The Canadian Press notes national public school funding per pupil averages out to $10,439, while the Assembly of First Nations (AFN) had previously averaged out First Nations school funding at $7,101 per student.

The B.C. Ministry of Education website shows public school students in British Columbia receive an average of $8,493 per pupil in 2012/13.

However AANDC's calculations include 42,726 full-time equivalency (FTE) First Nations students who attend public and private schools in 2010/11, as the federal government funds the education of all First Nations children living on reserves. The majority 67,567 FTE students attended First Nations-run schools on reserves, 1,418 attended federally run reserve schools.

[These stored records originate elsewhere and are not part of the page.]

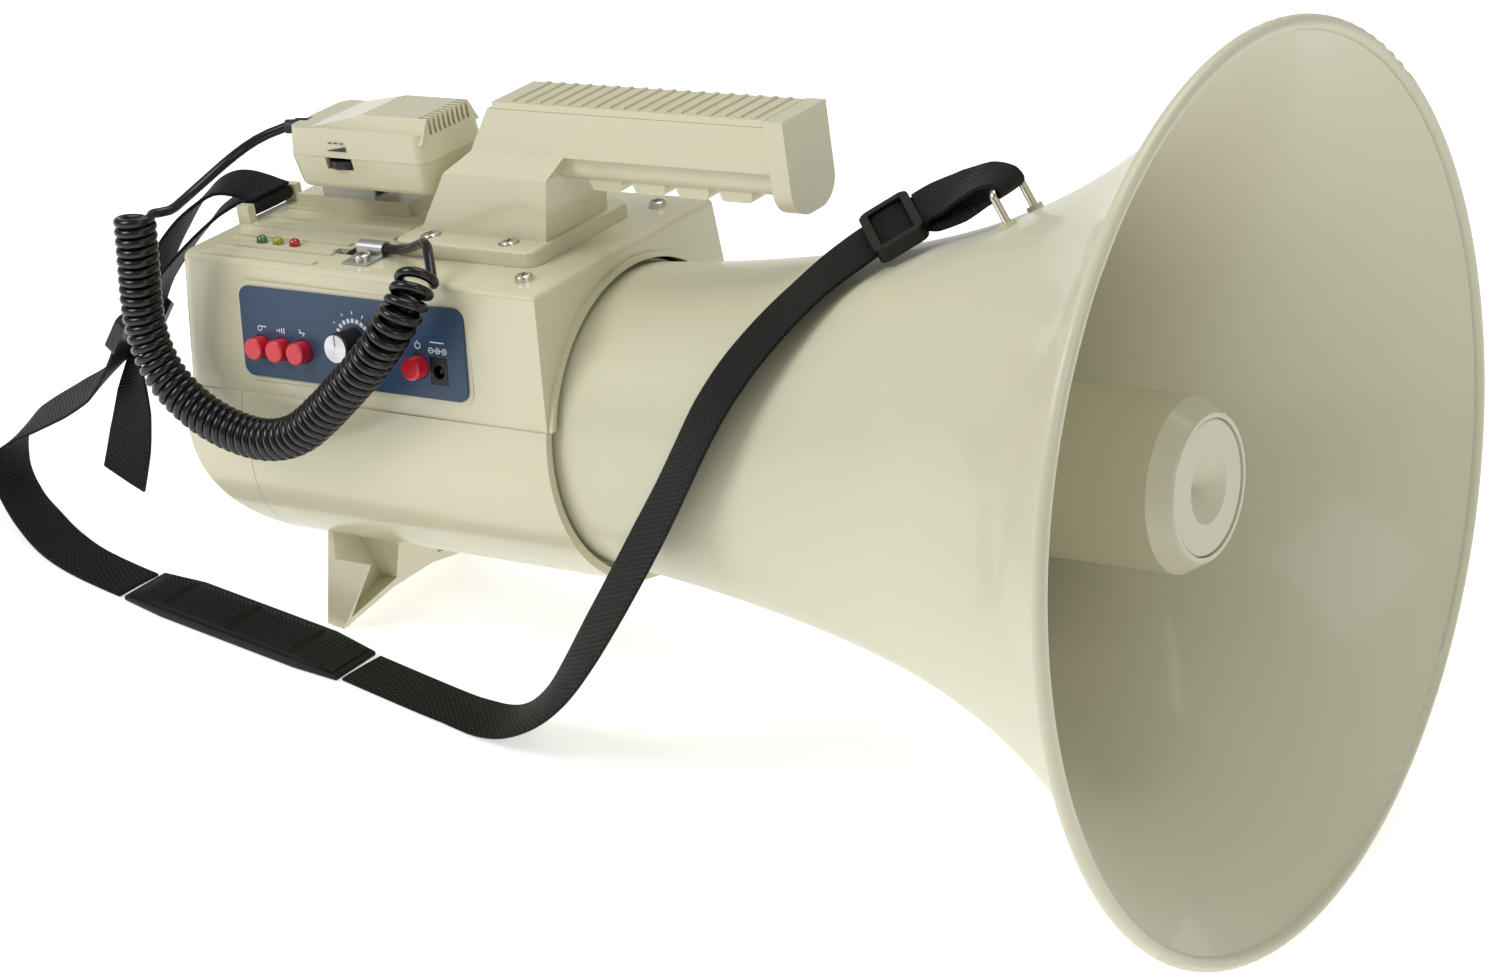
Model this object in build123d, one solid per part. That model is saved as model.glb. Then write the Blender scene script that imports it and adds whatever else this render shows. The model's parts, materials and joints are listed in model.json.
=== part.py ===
from build123d import *
import math
import os

# Large handheld megaphone with a fist microphone on a curly cord and a webbing shoulder strap.
# Every shape is made in the horn's own frame: +X runs along the horn axis towards the mouth,
# +Z is up through the handle, and the origin is the centre of the mouth. finish() then tips the
# megaphone nose up until the rim and the foot both stand on the floor. Millimetres.

# ---- driving dimensions ----
MOUTH_R = 180.0          # outside radius of the rolled rim
BEAD_R = 3.0             # rolled rim section
HORN_WALL = 3.0
THROAT_X = -297.0        # where the bell enters the housing
THROAT_R = 65.0
FRONT_X = -299.0         # front face of the housing
REAR_X = -503.0          # rear face of the housing
TOP_Z = 76.0             # top deck of the housing
SEAM_Z = 18.5            # split between upper and lower housings
BELLY_R = 71.0           # half-round lower housing
TOP_HALF_FRONT = 60.0
TOP_HALF_REAR = 55.0
SHELL = 2.6              # housing wall
REAR_ARC = 48.0          # rounding of the lower rear end
GAP = 0.3                # clearance between separate bodies
HANDLE_HALF = 15.0
HANDLE_TOP = 140.0
HANDLE_LOW = 118.0
NOSE_X = -199.0
DECK_STEP = 83.0         # top of the handle's base flange
MIC_FRONT = -382.5
MIC_REAR = -461.0
MIC_HALF = 21.0
MIC_LOW = 96.6
SEAT_Z = 83.0              # top of the seat under the microphone's hanger
HANGER_X, HANGER_Y = -452.0, 14.5
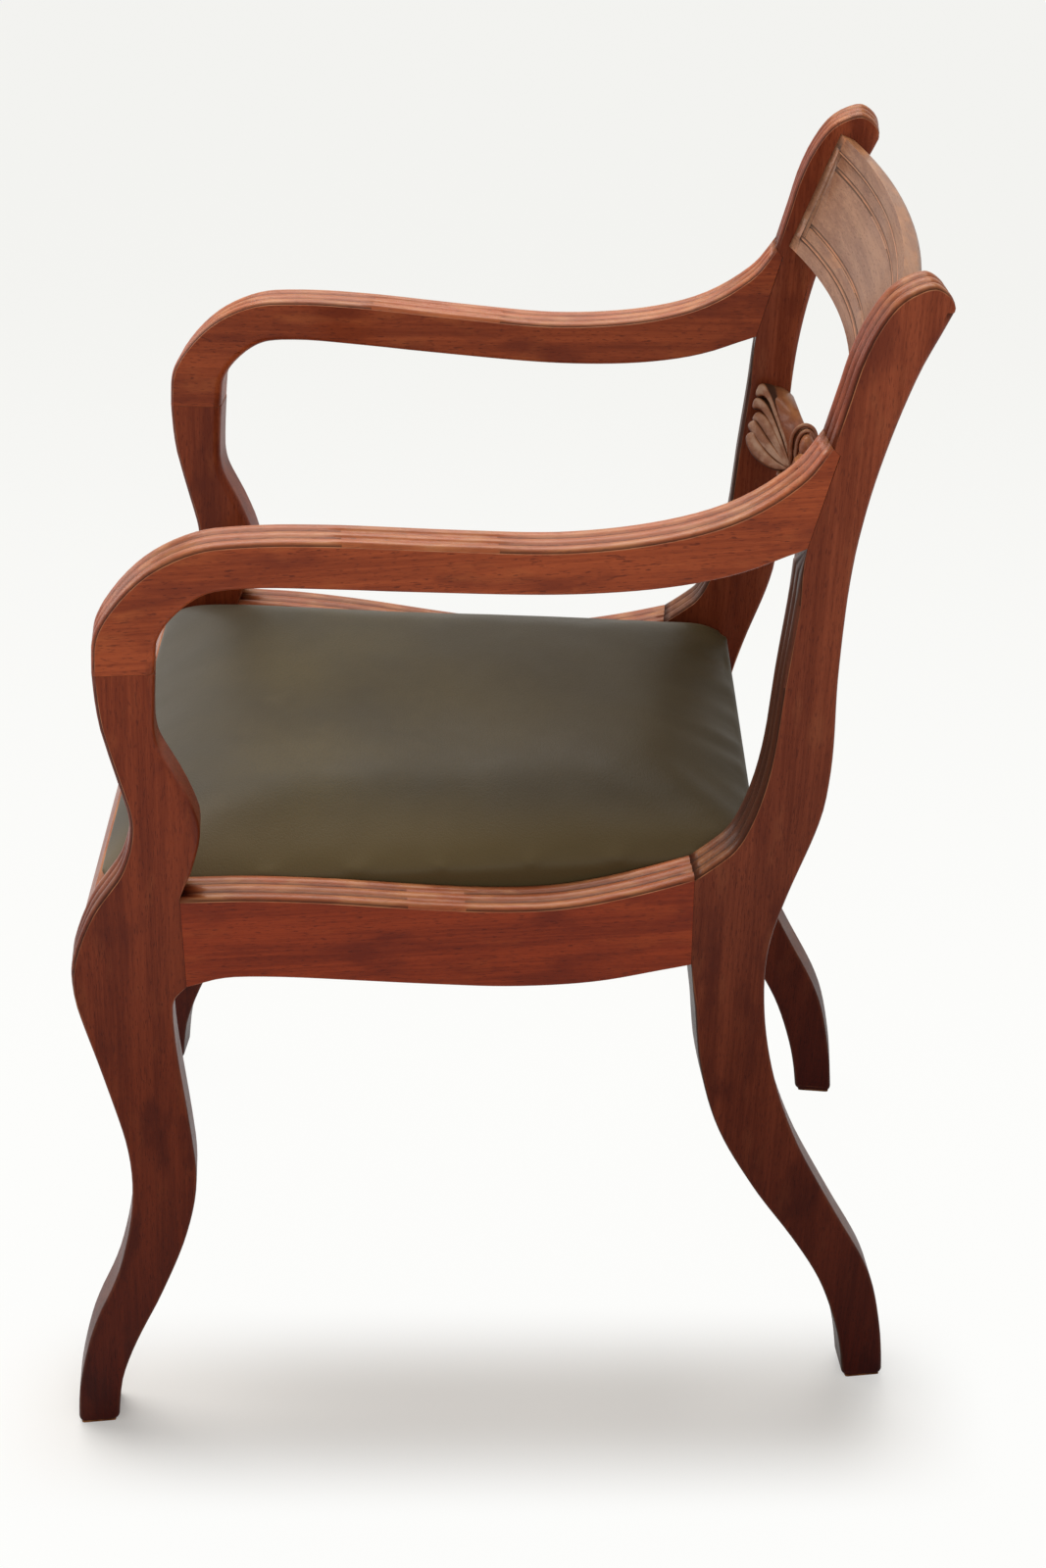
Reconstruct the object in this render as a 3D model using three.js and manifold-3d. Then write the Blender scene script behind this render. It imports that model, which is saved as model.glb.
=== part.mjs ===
// A scroll-arm dining chair of the klismos kind: sabre legs, reeded side frames, a bowed tablet crest
// rail, a middle rail carved with palmettes and volutes, and a leather seat that lifts out.
//
// Millimetres, +Z up. The front of the chair faces -Y and +X is the sitter's left. The origin is on the
// floor, in the middle of the chair's footprint.
//
// Outlines are pairs of shares. The first runs from the front toe (0) to the rear heel (1). The second
// is a level: 2.25 lies a quarter of the way from the height of level 2 to the height of level 3.

import * as THREE from "three";
import { mergeVertices } from "three/addons/utils/BufferGeometryUtils.js";
import Module from "manifold-3d";

// The whole chair
const frontWidth = 504;
const rearWidth = 400;
const faceDepth = 607;
const seatLedgeHeight = 418;
const armJointHeight = 620;
const armTopHeight = 706;
const overallHeight = 858;
const frameThickness = 32;

// Fits between pieces
const glueGap = 0.3;
const seatClearance = 0.8;
const cutOverrun = 5;

// Reeds along the front and top edges of the side frames
const reedCount = 3;
const reedDepth = 2.4;
const reedFade = 24;

// Joints inside the side frames
const railTenonThickness = 10;
const railTenonShoulder = 12;
const frontTenonLength = 24;
const rearTenonLength = 20;
const armTenonThickness = 12;
const armTenonHeight = 30;
const armTenonLength = 13;
const dowelRadius = 5;
const dowelLength = 40;

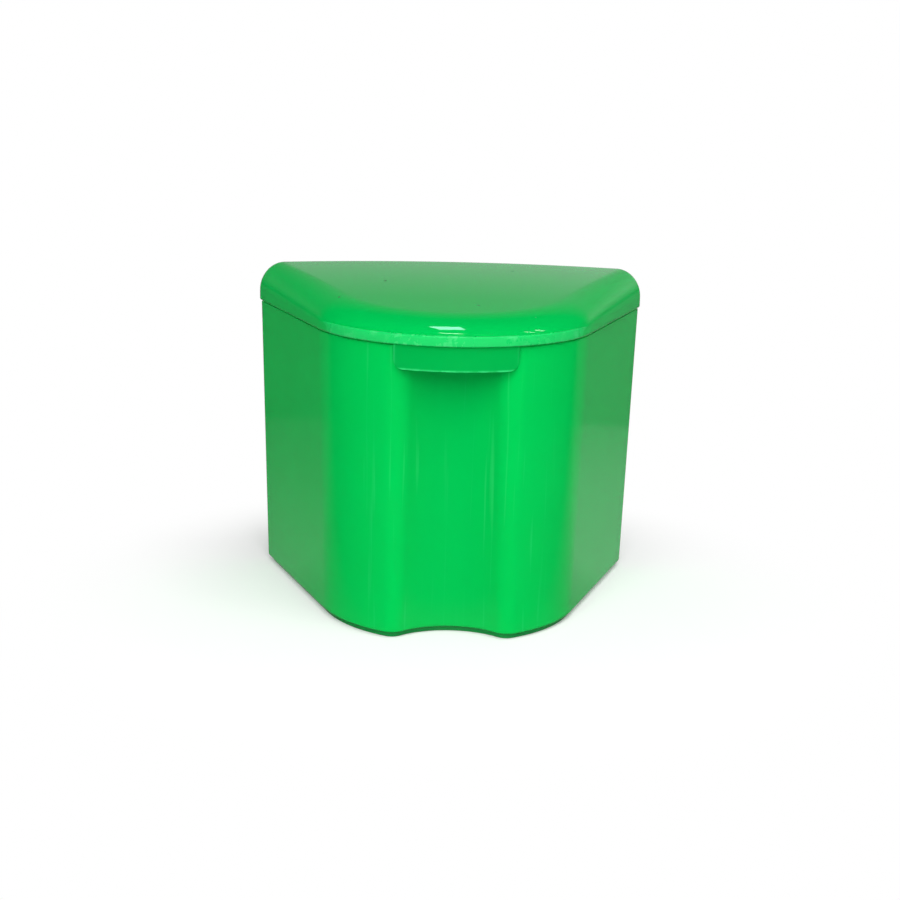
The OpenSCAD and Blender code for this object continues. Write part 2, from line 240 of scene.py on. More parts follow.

Federal underfunding of First Nations schools has been a frequent complaint from First Nations and Aboriginal education advocates. Last January B.C.'s own First Nations Education Steering Committee was promised an additional $15 million in education funding after signing a historic tripartite education agreement with the federal and the B.C. governments.

At the time FNESC told The Tyee the agreement was slated to bring First Nations education funding "roughly" on par with provincial public schools last month.

The following March the federal government pledged $275 million towards First Nations education funding across Canada as part of the federal budget.

But it isn't enough for Cindy Blackstock, a prominent activist for Aboriginal children's rights and the executive director of the First Nations Child and Family Caring Society, which, along with the AFN, has taken the government to the Canadian Rights Tribunal over allegations the government is systematically underfunding services for Aboriginal children. Originally launched in 2007, the case is still ongoing.

Debbie Jeffrey, FNESC's executive director, responsible for administrating education services and funding for First Nations-run schools in B.C., said she couldn't speak to the numbers because staff haven't had time to review them.

"It would be irresponsible of me to comment on something I haven't verified," she told The Tyee from Ottawa where she is attending the AFN's Special Chiefs Assembly on Education.